> [Provided material]
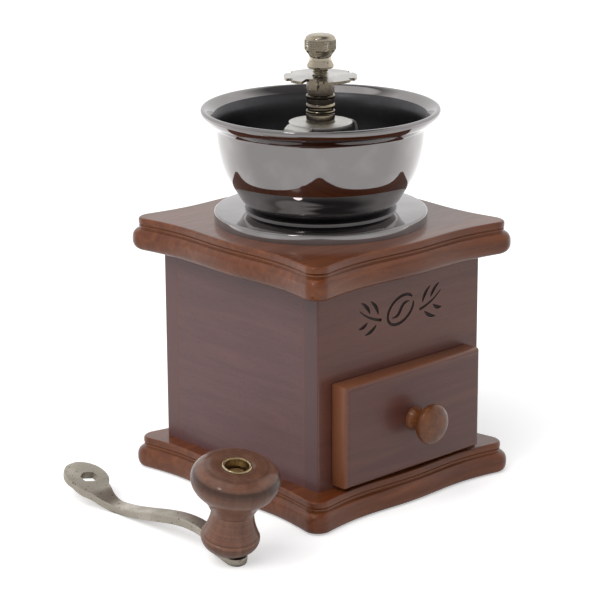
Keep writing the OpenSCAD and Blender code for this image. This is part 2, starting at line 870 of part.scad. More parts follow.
front_gap = 0.3;
drawer_z = box_z + 1.8;
drawer_back_y = -box_d / 2 - front_gap;
drawer_front_y = drawer_back_y - drawer_front_t;
drawer_box_z = box_z + 0.3;
drawer_box_h = 40;
drawer_bottom_t = 3;
front_round = 2.5;

// front with its outer edges rounded by three sloping steps
module drawer_front() {
    steps = 4;
    color(walnut)
        difference() {
            union() {
                translate([0, (drawer_back_y + drawer_front_y + front_round) / 2, drawer_z])
                    board(drawer_w, drawer_front_t - front_round, drawer_h);
                for (k = [0 : steps - 1])
                    let (a = 90 * k / steps, b = 90 * (k + 1) / steps)
                    let (inset = front_round * (1 - cos(b)))
                    let (y0 = front_round * sin(a), y1 = front_round * sin(b))
                    translate([0, drawer_front_y + front_round - (y0 + y1) / 2, drawer_z + inset])
                        board(drawer_w - 2 * inset, y1 - y0 + eps, drawer_h - 2 * inset);
            }
            translate([0, drawer_back_y + 1, knob_z])
                rotate([90, 0, 0]) cylinder(h = drawer_front_t + 2, r = 2, $fn = 24);
        }
}

knob_z = box_z + 25.2;

module drawer_side(sign) {
    color(plywood)
        translate([sign * (drawer_box_w - drawer_side_t) / 2, drawer_back_y + drawer_len / 2, drawer_box_z])
            board(drawer_side_t, drawer_len, drawer_box_h);
}
module drawer_left_side() drawer_side(-1);
module drawer_right_side() drawer_side(1);

module drawer_back() {
    color(plywood)
        translate([0, drawer_back_y + drawer_len - drawer_side_t / 2, drawer_box_z])
            board(drawer_box_w - 2 * drawer_side_t, drawer_side_t, drawer_box_h);
}

module drawer_bottom() {
    color(plywood)
        translate([0, drawer_back_y + (drawer_len - drawer_side_t) / 2, drawer_box_z])
            board(drawer_box_w - 2 * drawer_side_t, drawer_len - drawer_side_t, drawer_bottom_t);
}

// diameter of the drawer knob's profile before it is scaled to drawer_knob_d
profile_drawer_knob_d = 18.2;

module drawer_knob() {
    s = drawer_knob_d / profile_drawer_knob_d;
    color(walnut_warm)
        translate([0, drawer_front_y, knob_z])
            rotate([90, 0, 0])
                difference() {
                    rotate_extrude($fn = 96)
                        polygon([
                            [0, 0], [5.75 * s, 0], [5.6 * s, 0.9], [4.9 * s, 2.4], [4.6 * s, 4.0],
                            [5.0 * s, 5.6], [6.3 * s, 7.0], [8.2 * s, 8.4], [9.0 * s, 9.7], [9.1 * s, 10.8],
                            [8.7 * s, 12.0], [7.5 * s, 13.1], [5.4 * s, 13.9], [2.8 * s, 14.3], [0, 14.4]
                        ]);
                    translate([0, 0, -1]) cylinder(h = 10, r = 1.5, $fn = 24);
                }
}

module drawer_knob_screw() {
    color(steel)
        translate([0, drawer_back_y, knob_z])
            rotate([90, 0, 0])
                union() {
                    cylinder(h = drawer_front_t + 8, r = 1.5, $fn = 24);
                    translate([0, 0, -1.8]) cylinder(h = 1.8, r = 3.4, $fn = 32);
                }
}

base_pad();
base_plate();
front_board();
back_board();
left_side_board();
right_side_board();
top_plate();
left_drawer_guide();
right_drawer_guide();
base_screws();
top_dowels();
mill_housing();
housing_screws();
outer_burr();
outer_burr_screws();
bowl_collar();
hopper_bowl();
bridge_bracket();
bridge_screws();
shaft_bush();
thrust_washer();
adjusting_nut();
lock_disc();
adjusting_spring();
spring_seat();
burr_shaft();
inner_burr();
burr_washer();
burr_nut();
cap_nut();
crank_arm();
knob_rivet();
knob_washer();
crank_knob();
knob_eyelet();
drawer_front();
drawer_left_side();
drawer_right_side();
drawer_back();
drawer_bottom();
drawer_knob();
drawer_knob_screw();
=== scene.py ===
"""Looks of a hand burr coffee grinder, dressed around its packed construction.

The wooden box, the plated hopper, the mill and adjusting parts, the crank and the drawer are
each one class, which holds its own sizes, models its pieces and gives them their finish.
Scene lengths are metres, and MM turns a workshop millimetre into metres. Outlines that are
turned on the lathe are written in millimetres.
"""

import json
import logging
import math
from dataclasses import dataclass, replace
from enum import Enum
from typing import Any, Callable, Sequence

import bmesh
import bpy
from mathutils import Matrix, Vector

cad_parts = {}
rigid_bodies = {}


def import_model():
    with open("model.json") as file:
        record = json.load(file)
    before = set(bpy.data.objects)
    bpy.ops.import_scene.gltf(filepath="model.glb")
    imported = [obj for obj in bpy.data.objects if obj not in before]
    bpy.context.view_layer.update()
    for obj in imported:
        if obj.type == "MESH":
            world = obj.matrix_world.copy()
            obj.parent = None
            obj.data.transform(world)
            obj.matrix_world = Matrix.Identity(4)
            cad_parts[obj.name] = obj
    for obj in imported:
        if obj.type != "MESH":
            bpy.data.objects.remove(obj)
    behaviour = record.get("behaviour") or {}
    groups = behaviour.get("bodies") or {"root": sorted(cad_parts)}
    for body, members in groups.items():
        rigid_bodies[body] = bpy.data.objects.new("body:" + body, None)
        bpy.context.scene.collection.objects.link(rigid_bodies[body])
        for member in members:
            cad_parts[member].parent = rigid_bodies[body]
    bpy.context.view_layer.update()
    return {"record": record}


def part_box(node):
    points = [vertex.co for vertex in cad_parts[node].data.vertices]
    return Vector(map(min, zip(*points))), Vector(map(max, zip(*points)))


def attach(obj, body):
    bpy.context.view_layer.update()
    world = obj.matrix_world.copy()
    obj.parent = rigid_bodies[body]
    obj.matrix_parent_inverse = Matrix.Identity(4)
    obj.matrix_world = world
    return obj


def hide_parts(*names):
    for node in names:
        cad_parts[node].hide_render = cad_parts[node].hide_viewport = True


LOG = logging.getLogger("coffee_grinder")
MM = 0.001
MERGE = 1e-6
KEY_STEPS = 1e7

Point2 = tuple[float, float]
Object = bpy.types.Object
Socket = bpy.types.NodeSocket


class Slot(Enum):
    """Material slots of the record, which are passed along when a piece is fitted but not read."""

    STAINED_WOOD = "stained_wood"
    RAW_WOOD = "raw_wood"
    FELT = "felt_pad"
    BLACK_NICKEL = "black_nickel"
    AGED_NICKEL = "aged_nickel"
    CAST_IRON = "cast_iron"
    ZINC = "zinc_screw"
    SHAFT = "shaft_steel"
    BRASS = "eyelet_brass"


class Grain(Enum):
    """Axis along which the fibres of a wooden piece run."""

    X = 0
    Y = 1
    Z = 2


# ---------------------------------------------------------------- the workbench


def only(piece: Object) -> None:
    """Leaves one object selected and active, in object mode.

    Args:
        piece: the object to work on.
    """
    if bpy.context.mode != "OBJECT":
        bpy.ops.object.mode_set(mode="OBJECT")
    bpy.ops.object.select_all(action="DESELECT")
    piece.select_set(True)
    bpy.context.view_layer.objects.active = piece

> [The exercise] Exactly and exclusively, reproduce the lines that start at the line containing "base_pad();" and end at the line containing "record = json.load(file)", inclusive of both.

> [The completed task]
base_pad();
base_plate();
front_board();
back_board();
left_side_board();
right_side_board();
top_plate();
left_drawer_guide();
right_drawer_guide();
base_screws();
top_dowels();
mill_housing();
housing_screws();
outer_burr();
outer_burr_screws();
bowl_collar();
hopper_bowl();
bridge_bracket();
bridge_screws();
shaft_bush();
thrust_washer();
adjusting_nut();
lock_disc();
adjusting_spring();
spring_seat();
burr_shaft();
inner_burr();
burr_washer();
burr_nut();
cap_nut();
crank_arm();
knob_rivet();
knob_washer();
crank_knob();
knob_eyelet();
drawer_front();
drawer_left_side();
drawer_right_side();
drawer_back();
drawer_bottom();
drawer_knob();
drawer_knob_screw();
=== scene.py ===
"""Looks of a hand burr coffee grinder, dressed around its packed construction.

The wooden box, the plated hopper, the mill and adjusting parts, the crank and the drawer are
each one class, which holds its own sizes, models its pieces and gives them their finish.
Scene lengths are metres, and MM turns a workshop millimetre into metres. Outlines that are
turned on the lathe are written in millimetres.
"""

import json
import logging
import math
from dataclasses import dataclass, replace
from enum import Enum
from typing import Any, Callable, Sequence

import bmesh
import bpy
from mathutils import Matrix, Vector

cad_parts = {}
rigid_bodies = {}


def import_model():
    with open("model.json") as file:
        record = json.load(file)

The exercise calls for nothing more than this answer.